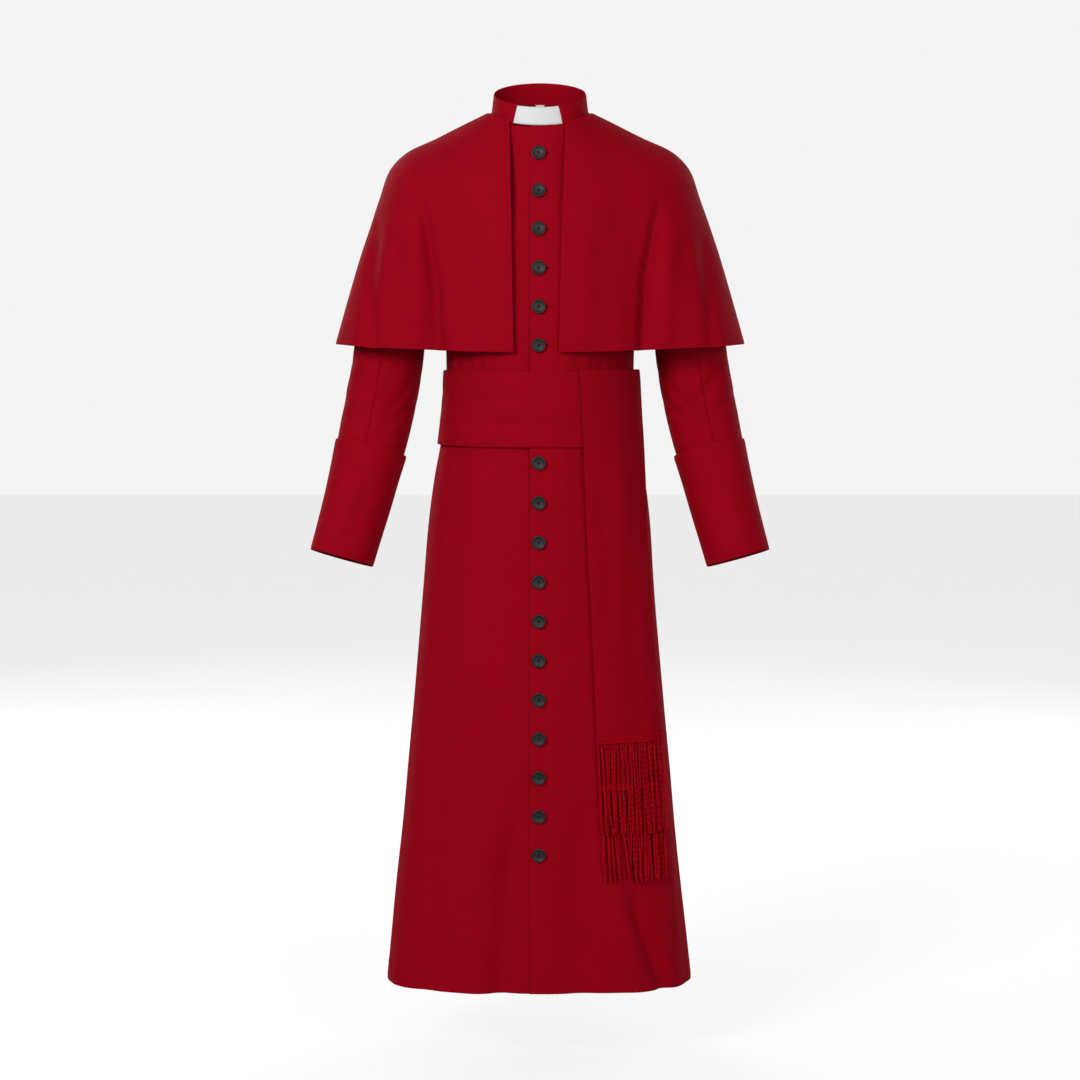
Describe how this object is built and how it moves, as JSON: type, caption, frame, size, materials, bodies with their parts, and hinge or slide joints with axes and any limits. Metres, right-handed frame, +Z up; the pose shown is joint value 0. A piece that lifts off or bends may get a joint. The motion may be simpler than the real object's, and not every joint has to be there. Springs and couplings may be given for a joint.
{
  "type": "cassock with shoulder cape and sash",
  "caption": "Ankle-length buttoned cassock, filled out as worn, with stand collar, elbow-length shoulder cape, turned-back cuffs, side-back pleats and a fringed sash.",
  "frame": {"origin": "centre of the neck at the height of the collar seam, where the wearer holds the garment up", "axes": "+Z up out of the neck, front towards -Y, wearer's left at +X"},
  "size_m": [0.7292, 0.3325, 1.4366],
  "materials": {
    "red_cloth": "matt woven cloth with a faint sheen",
    "red_fringe": "twisted silky threads",
    "white_tab": "smooth matt",
    "white_label": "woven tape",
    "black_button": "matt, slightly domed"
  },
  "bodies": {
    "root": {"back_centre": "red_cloth", "button_01": "black_button", "button_02": "black_button", "button_03": "black_button", "button_04": "black_button", "button_05": "black_button", "button_06": "black_button", "button_07": "black_button", "button_08": "black_button", "button_09": "black_button", "button_10": "black_button", "button_11": "black_button", "button_12": "black_button", "button_13": "black_button", "button_14": "black_button", "button_15": "black_button", "button_16": "black_button", "button_17": "black_button", "cape_back": "red_cloth", "cape_front_left": "red_cloth", "cape_front_right": "red_cloth", "collar_band": "red_cloth", "collar_tab": "white_tab", "cuff_left": "red_cloth", "cuff_right": "red_cloth", "fringe_front": "red_fringe", "fringe_rear": "red_fringe", "front_left": "red_cloth", "front_right": "red_cloth", "neck_label": "white_label", "pleat_left": "red_cloth", "pleat_right": "red_cloth", "sash_band": "red_cloth", "sash_fall_front": "red_cloth", "sash_fall_rear": "red_cloth", "side_left": "red_cloth", "side_right": "red_cloth", "sleeve_top_left": "red_cloth", "sleeve_top_right": "red_cloth", "sleeve_under_left": "red_cloth", "sleeve_under_right": "red_cloth"}
  },
  "joints": []
}
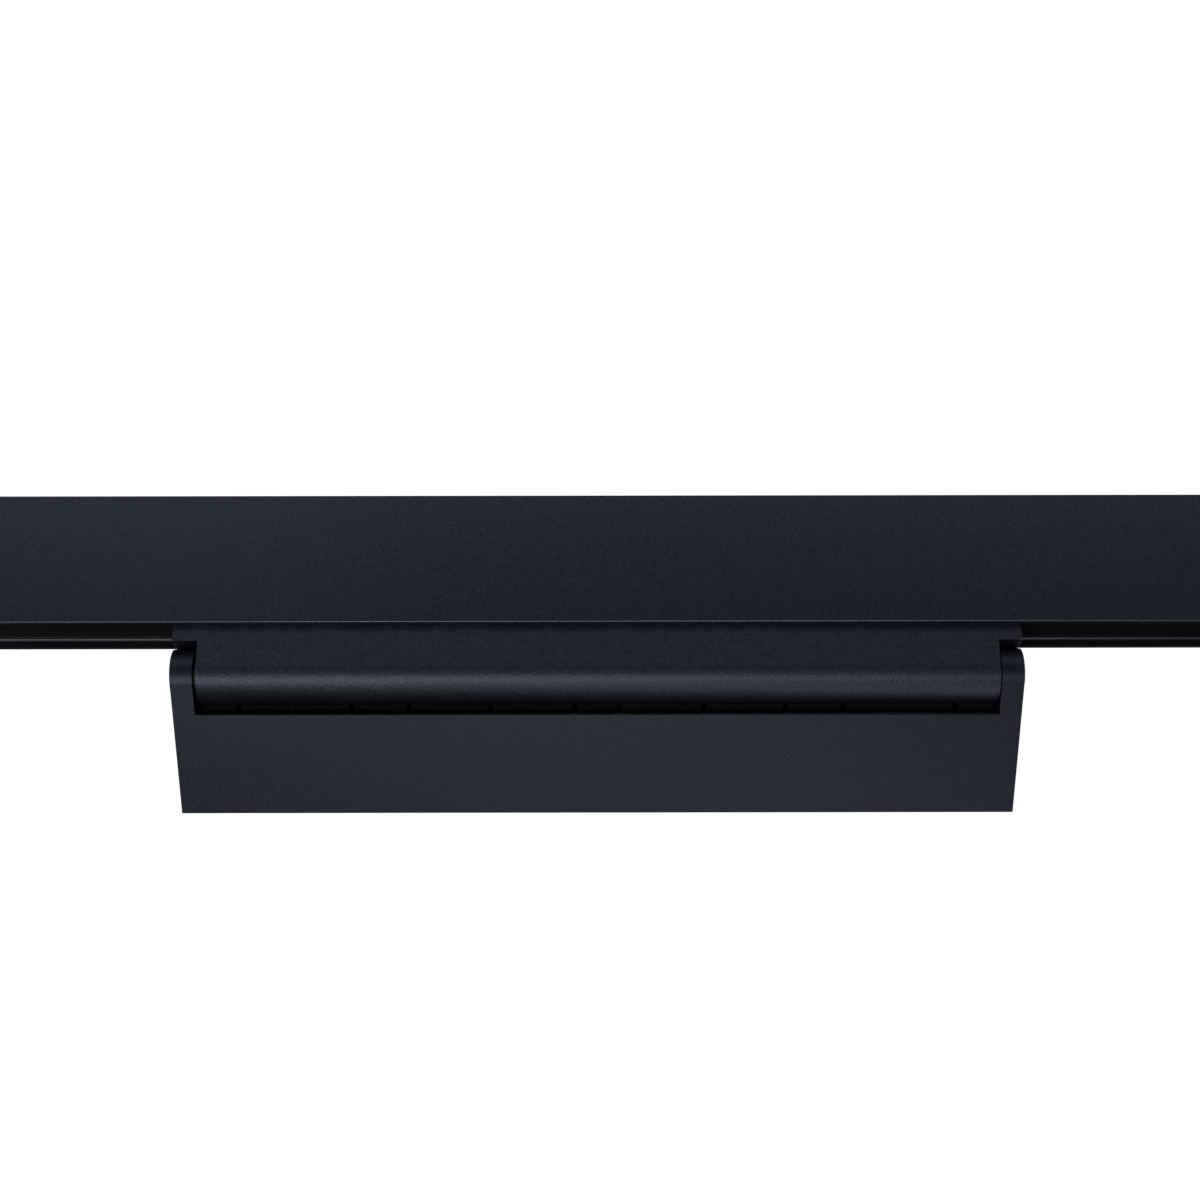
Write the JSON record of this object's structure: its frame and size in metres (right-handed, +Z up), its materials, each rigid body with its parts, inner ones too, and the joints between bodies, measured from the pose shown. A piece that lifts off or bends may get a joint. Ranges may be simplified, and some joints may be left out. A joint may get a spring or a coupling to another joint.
{
  "type": "tilting linear led luminaire in a magnetic track",
  "caption": "Slim black linear LED luminaire whose flat head tilts on a full-length hinge under an adapter held by magnets in a surface-mounted low-voltage track.",
  "frame": {"origin": "centre of the track's flat top face, which fits against the ceiling", "axes": "+X along the track, +Z up out of the top face, +Y the side that the head is tilted to at rest"},
  "size_m": [0.6052, 0.0537, 0.1145],
  "materials": {
    "anodised_rail": "black anodised, fine lengthwise extrusion lines",
    "powder_coat": "fine-grained matt black powder coat",
    "black_plastic": "fine moulded texture",
    "brown_plastic": "drawn strip, matt",
    "copper": "drawn copper",
    "brass": "turned",
    "steel": "zinc plated",
    "nickel": "nickel plated",
    "dark_screw": "black oxide",
    "rubber": "moulded",
    "board_green": "solder mask",
    "board_white": "white solder mask",
    "white_plastic": "satin reflector white",
    "opal": "opal diffusing, satin",
    "ferrite": "pressed ferrite",
    "sleeve": "shrink sleeve",
    "lead_red": "silicone insulation"
  },
  "bodies": {
    "track": {"rail_profile": "anodised_rail", "steel_strip": "steel", "insulator_front": "brown_plastic", "conductor_front_upper": "copper", "conductor_front_lower": "copper", "insulator_rear": "brown_plastic", "conductor_rear_upper": "copper", "conductor_rear_lower": "copper", "end_cap_left": "powder_coat", "end_cap_screw_left_front": "dark_screw", "end_cap_screw_left_rear": "dark_screw", "end_cap_right": "powder_coat", "end_cap_screw_right_front": "dark_screw", "end_cap_screw_right_rear": "dark_screw", "feed_block": "black_plastic", "feed_contact_plus": "brass", "feed_contact_minus": "brass", "feed_grommet": "rubber"},
    "adapter": {"adapter_housing": "powder_coat", "adapter_cover": "black_plastic", "cover_screw_left": "dark_screw", "cover_screw_right": "dark_screw", "hinge_bush_left": "brass", "hinge_bush_right": "brass", "magnet_1": "nickel", "magnet_2": "nickel", "magnet_3": "nickel", "magnet_4": "nickel", "contact_block": "black_plastic", "contact_spring_front_upper": "steel", "contact_spring_rear_upper": "steel", "contact_spring_front_lower": "steel", "contact_spring_rear_lower": "steel", "driver_board": "board_green", "driver_inductor": "ferrite", "driver_capacitor": "sleeve", "output_terminal": "white_plastic", "adapter_lead": "lead_red"},
    "contact_front_upper": {"contact_pin_front_upper": "brass"},
    "contact_rear_upper": {"contact_pin_rear_upper": "brass"},
    "contact_front_lower": {"contact_pin_front_lower": "brass"},
    "contact_rear_lower": {"contact_pin_rear_lower": "brass"},
    "head": {"head_housing": "powder_coat", "hinge_insert": "black_plastic", "end_plate_left": "powder_coat", "end_plate_screw_left_front": "dark_screw", "end_plate_screw_left_rear": "dark_screw", "end_plate_right": "powder_coat", "end_plate_screw_right_front": "dark_screw", "end_plate_screw_right_rear": "dark_screw", "hinge_pin_left": "steel", "hinge_pin_right": "steel", "spring_washer": "steel", "friction_washer": "brown_plastic", "led_board": "board_white", "reflector": "white_plastic", "diffuser": "opal", "head_lead": "lead_red"}
  },
  "joints": [
    {"name": "adapter_slide", "type": "slide", "parent": "track", "child": "adapter", "axis": [1, 0, 0], "range_m": [-0.1035, 0.1375]},
    {"name": "head_tilt", "type": "hinge", "parent": "adapter", "child": "head", "pos_m": [0, 0, -0.0687], "axis": [1, 0, 0], "range_deg": [-130, 50]},
    {"name": "contact_front_upper_press", "type": "slide", "parent": "adapter", "child": "contact_front_upper", "axis": [0, 1, 0], "range_m": [0, 0.0012], "stiffness_N_per_m": 300, "springref_m": -0.001, "deforming": ["contact_spring_front_upper"]},
    {"name": "contact_rear_upper_press", "type": "slide", "parent": "adapter", "child": "contact_rear_upper", "axis": [0, -1, 0], "range_m": [0, 0.0012], "stiffness_N_per_m": 300, "springref_m": -0.001, "deforming": ["contact_spring_rear_upper"]},
    {"name": "contact_front_lower_press", "type": "slide", "parent": "adapter", "child": "contact_front_lower", "axis": [0, 1, 0], "range_m": [0, 0.0012], "stiffness_N_per_m": 300, "springref_m": -0.001, "deforming": ["contact_spring_front_lower"]},
    {"name": "contact_rear_lower_press", "type": "slide", "parent": "adapter", "child": "contact_rear_lower", "axis": [0, -1, 0], "range_m": [0, 0.0012], "stiffness_N_per_m": 300, "springref_m": -0.001, "deforming": ["contact_spring_rear_lower"]}
  ]
}
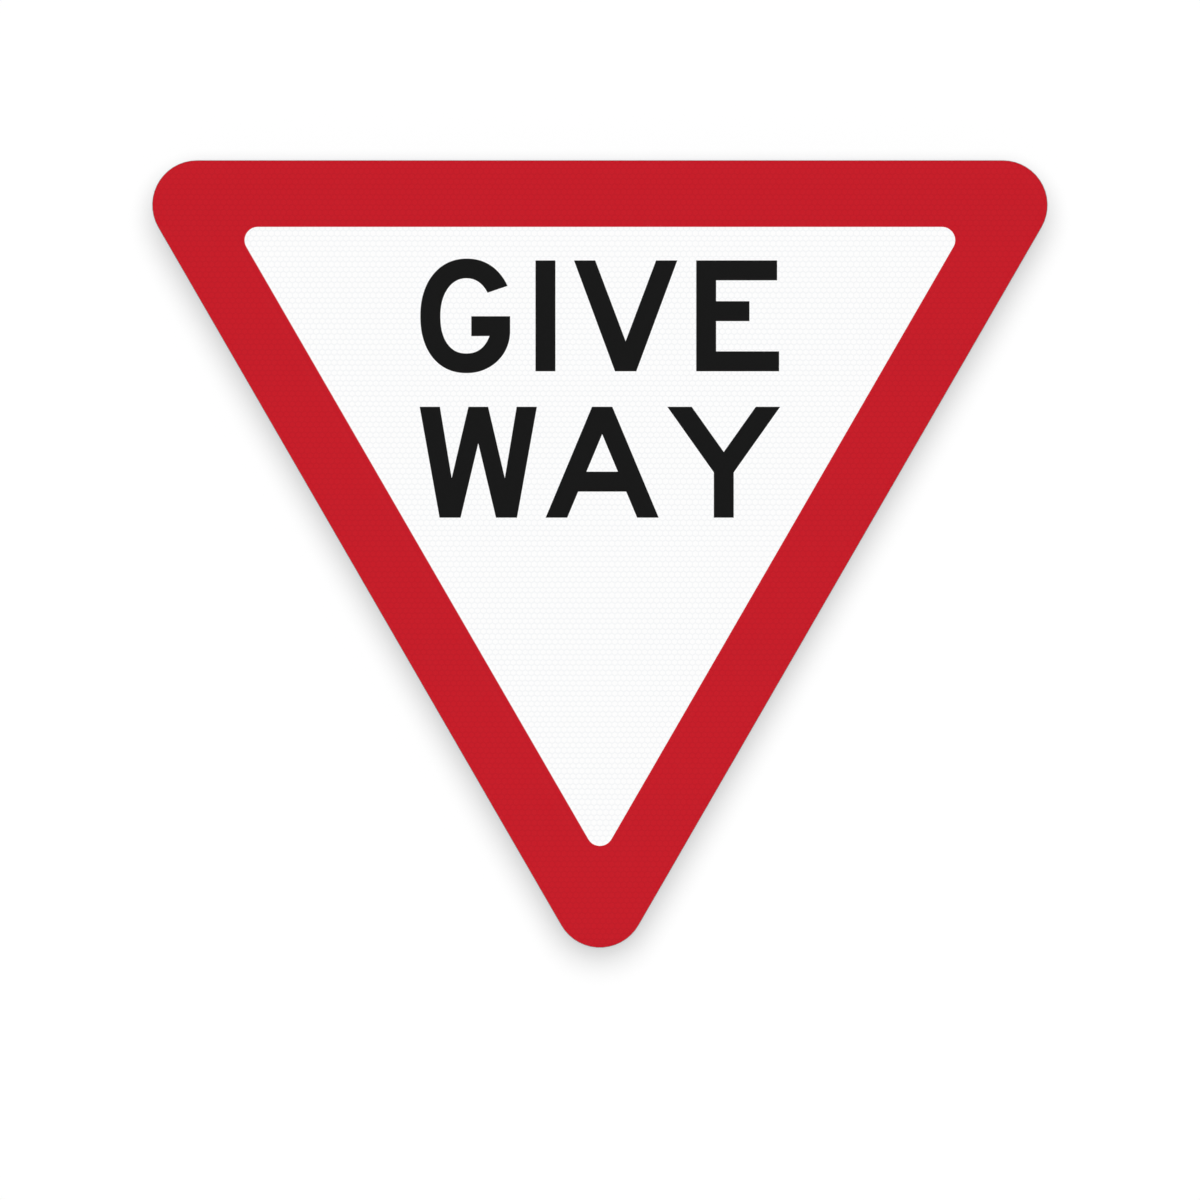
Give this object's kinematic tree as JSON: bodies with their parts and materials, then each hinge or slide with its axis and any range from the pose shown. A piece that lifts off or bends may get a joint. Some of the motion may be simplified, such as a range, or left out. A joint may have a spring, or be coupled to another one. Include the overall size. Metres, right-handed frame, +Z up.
####
### [WHAT THE TASK ASKS]
Leave out the pictures and print each record exactly as it stands.

### [EXERCISE RESPONSE]
Describe how this object is built and how it moves, as JSON: type, caption, frame, size, materials, bodies with their parts, and hinge or slide joints with axes and any limits. Metres, right-handed frame, +Z up; the pose shown is joint value 0. A piece that lifts off or bends may get a joint. The motion may be simpler than the real object's, and not every joint has to be there. Springs and couplings may be given for a joint.
{
  "type": "cassock with shoulder cape and sash",
  "caption": "Ankle-length buttoned cassock, filled out as worn, with stand collar, elbow-length shoulder cape, turned-back cuffs, side-back pleats and a fringed sash.",
  "frame": {"origin": "centre of the neck at the height of the collar seam, where the wearer holds the garment up", "axes": "+Z up out of the neck, front towards -Y, wearer's left at +X"},
  "size_m": [0.7292, 0.3325, 1.4366],
  "materials": {
    "red_cloth": "matt woven cloth with a faint sheen",
    "red_fringe": "twisted silky threads",
    "white_tab": "smooth matt",
    "white_label": "woven tape",
    "black_button": "matt, slightly domed"
  },
  "bodies": {
    "root": {"back_centre": "red_cloth", "button_01": "black_button", "button_02": "black_button", "button_03": "black_button", "button_04": "black_button", "button_05": "black_button", "button_06": "black_button", "button_07": "black_button", "button_08": "black_button", "button_09": "black_button", "button_10": "black_button", "button_11": "black_button", "button_12": "black_button", "button_13": "black_button", "button_14": "black_button", "button_15": "black_button", "button_16": "black_button", "button_17": "black_button", "cape_back": "red_cloth", "cape_front_left": "red_cloth", "cape_front_right": "red_cloth", "collar_band": "red_cloth", "collar_tab": "white_tab", "cuff_left": "red_cloth", "cuff_right": "red_cloth", "fringe_front": "red_fringe", "fringe_rear": "red_fringe", "front_left": "red_cloth", "front_right": "red_cloth", "neck_label": "white_label", "pleat_left": "red_cloth", "pleat_right": "red_cloth", "sash_band": "red_cloth", "sash_fall_front": "red_cloth", "sash_fall_rear": "red_cloth", "side_left": "red_cloth", "side_right": "red_cloth", "sleeve_top_left": "red_cloth", "sleeve_top_right": "red_cloth", "sleeve_under_left": "red_cloth", "sleeve_under_right": "red_cloth"}
  },
  "joints": []
}
Write the JSON record of this object's structure: its frame and size in metres (right-handed, +Z up), its materials, each rigid body with its parts, inner ones too, and the joints between bodies, measured from the pose shown. A piece that lifts off or bends may get a joint. Ranges may be simplified, and some joints may be left out. A joint may get a spring or a coupling to another joint.
{
  "type": "tilting linear led luminaire in a magnetic track",
  "caption": "Slim black linear LED luminaire whose flat head tilts on a full-length hinge under an adapter held by magnets in a surface-mounted low-voltage track.",
  "frame": {"origin": "centre of the track's flat top face, which fits against the ceiling", "axes": "+X along the track, +Z up out of the top face, +Y the side that the head is tilted to at rest"},
  "size_m": [0.6052, 0.0537, 0.1145],
  "materials": {
    "anodised_rail": "black anodised, fine lengthwise extrusion lines",
    "powder_coat": "fine-grained matt black powder coat",
    "black_plastic": "fine moulded texture",
    "brown_plastic": "drawn strip, matt",
    "copper": "drawn copper",
    "brass": "turned",
    "steel": "zinc plated",
    "nickel": "nickel plated",
    "dark_screw": "black oxide",
    "rubber": "moulded",
    "board_green": "solder mask",
    "board_white": "white solder mask",
    "white_plastic": "satin reflector white",
    "opal": "opal diffusing, satin",
    "ferrite": "pressed ferrite",
    "sleeve": "shrink sleeve",
    "lead_red": "silicone insulation"
  },
  "bodies": {
    "track": {"rail_profile": "anodised_rail", "steel_strip": "steel", "insulator_front": "brown_plastic", "conductor_front_upper": "copper", "conductor_front_lower": "copper", "insulator_rear": "brown_plastic", "conductor_rear_upper": "copper", "conductor_rear_lower": "copper", "end_cap_left": "powder_coat", "end_cap_screw_left_front": "dark_screw", "end_cap_screw_left_rear": "dark_screw", "end_cap_right": "powder_coat", "end_cap_screw_right_front": "dark_screw", "end_cap_screw_right_rear": "dark_screw", "feed_block": "black_plastic", "feed_contact_plus": "brass", "feed_contact_minus": "brass", "feed_grommet": "rubber"},
    "adapter": {"adapter_housing": "powder_coat", "adapter_cover": "black_plastic", "cover_screw_left": "dark_screw", "cover_screw_right": "dark_screw", "hinge_bush_left": "brass", "hinge_bush_right": "brass", "magnet_1": "nickel", "magnet_2": "nickel", "magnet_3": "nickel", "magnet_4": "nickel", "contact_block": "black_plastic", "contact_spring_front_upper": "steel", "contact_spring_rear_upper": "steel", "contact_spring_front_lower": "steel", "contact_spring_rear_lower": "steel", "driver_board": "board_green", "driver_inductor": "ferrite", "driver_capacitor": "sleeve", "output_terminal": "white_plastic", "adapter_lead": "lead_red"},
    "contact_front_upper": {"contact_pin_front_upper": "brass"},
    "contact_rear_upper": {"contact_pin_rear_upper": "brass"},
    "contact_front_lower": {"contact_pin_front_lower": "brass"},
    "contact_rear_lower": {"contact_pin_rear_lower": "brass"},
    "head": {"head_housing": "powder_coat", "hinge_insert": "black_plastic", "end_plate_left": "powder_coat", "end_plate_screw_left_front": "dark_screw", "end_plate_screw_left_rear": "dark_screw", "end_plate_right": "powder_coat", "end_plate_screw_right_front": "dark_screw", "end_plate_screw_right_rear": "dark_screw", "hinge_pin_left": "steel", "hinge_pin_right": "steel", "spring_washer": "steel", "friction_washer": "brown_plastic", "led_board": "board_white", "reflector": "white_plastic", "diffuser": "opal", "head_lead": "lead_red"}
  },
  "joints": [
    {"name": "adapter_slide", "type": "slide", "parent": "track", "child": "adapter", "axis": [1, 0, 0], "range_m": [-0.1035, 0.1375]},
    {"name": "head_tilt", "type": "hinge", "parent": "adapter", "child": "head", "pos_m": [0, 0, -0.0687], "axis": [1, 0, 0], "range_deg": [-130, 50]},
    {"name": "contact_front_upper_press", "type": "slide", "parent": "adapter", "child": "contact_front_upper", "axis": [0, 1, 0], "range_m": [0, 0.0012], "stiffness_N_per_m": 300, "springref_m": -0.001, "deforming": ["contact_spring_front_upper"]},
    {"name": "contact_rear_upper_press", "type": "slide", "parent": "adapter", "child": "contact_rear_upper", "axis": [0, -1, 0], "range_m": [0, 0.0012], "stiffness_N_per_m": 300, "springref_m": -0.001, "deforming": ["contact_spring_rear_upper"]},
    {"name": "contact_front_lower_press", "type": "slide", "parent": "adapter", "child": "contact_front_lower", "axis": [0, 1, 0], "range_m": [0, 0.0012], "stiffness_N_per_m": 300, "springref_m": -0.001, "deforming": ["contact_spring_front_lower"]},
    {"name": "contact_rear_lower_press", "type": "slide", "parent": "adapter", "child": "contact_rear_lower", "axis": [0, -1, 0], "range_m": [0, 0.0012], "stiffness_N_per_m": 300, "springref_m": -0.001, "deforming": ["contact_spring_rear_lower"]}
  ]
}
Give this object's kinematic tree as JSON: bodies with their parts and materials, then each hinge or slide with its axis and any range from the pose shown. A piece that lifts off or bends may get a joint. Some of the motion may be simplified, such as a range, or left out. A joint may have a spring, or be coupled to another one. Include the overall size. Metres, right-handed frame, +Z up.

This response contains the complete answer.